9. Lack of Standardized Battery Second-Life and Recycling Infrastructure
The long-term, cyclical resilience of the BEV supply chain relies on developing a robust, cost-effective infrastructure for battery reuse and recycling. The current lack of scale in this "circular" supply chain poses a significant future resource risk.
In-Depth Explanation and Innovation: By 2026, the volume of batteries reaching their end-of-life cycle from early BEV models and stationary storage projects will begin to accelerate. The risk is that the recycling capacity—the number of hydrometallurgical or pyrometallurgical facilities capable of efficiently recovering critical minerals—will be insufficient to meet demand. Furthermore, the processes for battery second-life applications (repurposing used vehicle batteries for stationary energy storage) are not yet standardized or fully industrialized.
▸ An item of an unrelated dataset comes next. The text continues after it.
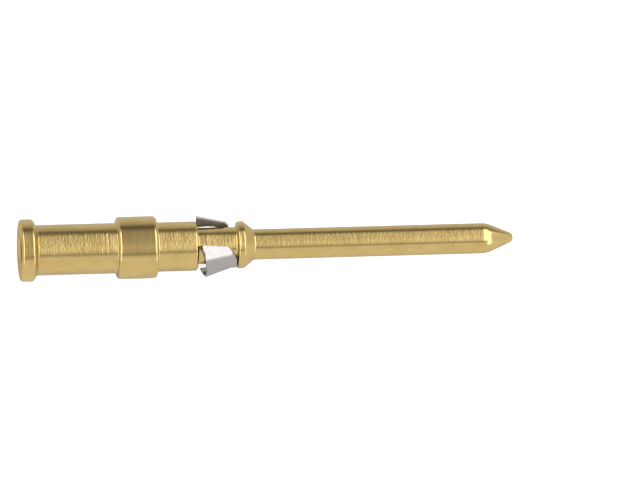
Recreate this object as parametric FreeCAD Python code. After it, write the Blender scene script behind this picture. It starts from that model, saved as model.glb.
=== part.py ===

The lack of a high-volume, cost-effective recycling loop forces the industry to remain heavily dependent on volatile, high-carbon primary mining for raw materials, undermining both sustainability targets and supply security. The EU Battery Regulation mandates high recycling efficiency targets, forcing the industry to rapidly scale up this infrastructure or face penalties.
Conclusion
The outlook for the European automotive supply chain toward 2026 is characterized by volatility and high risk, driven by the profound technological shift to electric vehicles and exacerbated by an unstable global political and economic environment. Managing these nine critical risks—from securing geopolitical supply lines and mitigating energy risk to overcoming talent deficits and complying with accelerating regulation—requires a fundamental strategic shift from a lean, cost-centric model to one centered on resilience, redundancy, digital intelligence, and radical collaboration throughout the entire ecosystem. The success of Europe's entire mobility transition hinges upon the industry's ability to navigate this decade of complexity.